Secure Multi-Party Computation (MPC) protocols allow a group of mutually distrusting users to compute a function jointly on their inputs without revealing any information beyond the output. For many years, implementations of MPC protocols have targeted security against semi-honest adversaries, i.e., attackers are assumed to execute the protocol honestly but try to learn private information after the fact. Protocols secure against stronger and more realistic malicious adversaries, who could behave arbitrarily during the protocol execution, were known to exist but were much less efficient.

This thesis introduces a new paradigm to construct extremely efficient MPC protocols with malicious security.
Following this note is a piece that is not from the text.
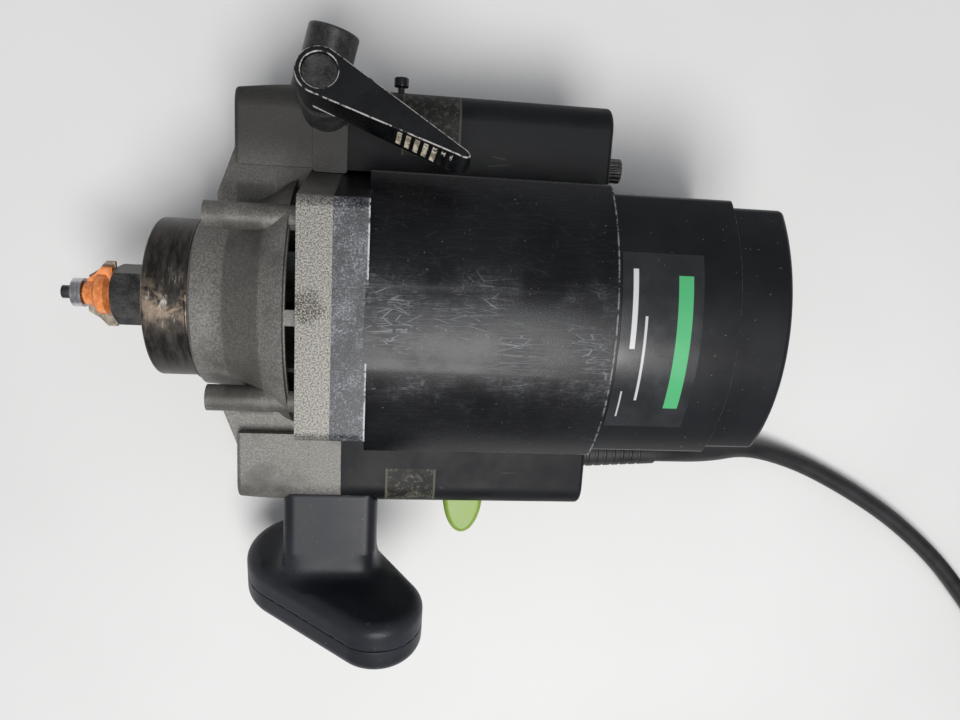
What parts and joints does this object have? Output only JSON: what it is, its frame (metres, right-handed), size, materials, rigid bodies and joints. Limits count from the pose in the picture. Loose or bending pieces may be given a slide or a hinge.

In particular, this thesis consists of three major contributions.

  1. We introduce the authenticated garbling framework, and present an efficient concrete instantiation of the protocol. The resulting protocol partially closes the gap between semi-honest and malicious MPC protocols asymptotically; the implementation of the protocol represents the state-of-the-art system for malicious two-party computation.

  2. We discuss how to apply authenticated garbling to the multi-party setting, where all-but-one parties can be corrupted by the adversary. The resulting protocol improves upon the best previous constant-round protocol by orders of magnitude. We also present a system that, for the first time, enables MPC executions among hundreds of parties, distributed globally.

  3. We present a series of optimizations to two-party authenticated garbling by interpreting authenticated garbling in a new way. The improved malicious protocol has essentially the same concrete efficiency as the best semi-honest protocol in the preprocessing model.

  4. We develop these protocols in EMP-toolkit, a practical and efficient MPC tool that can be used to build new protocols and to develop applications using our existing protocols.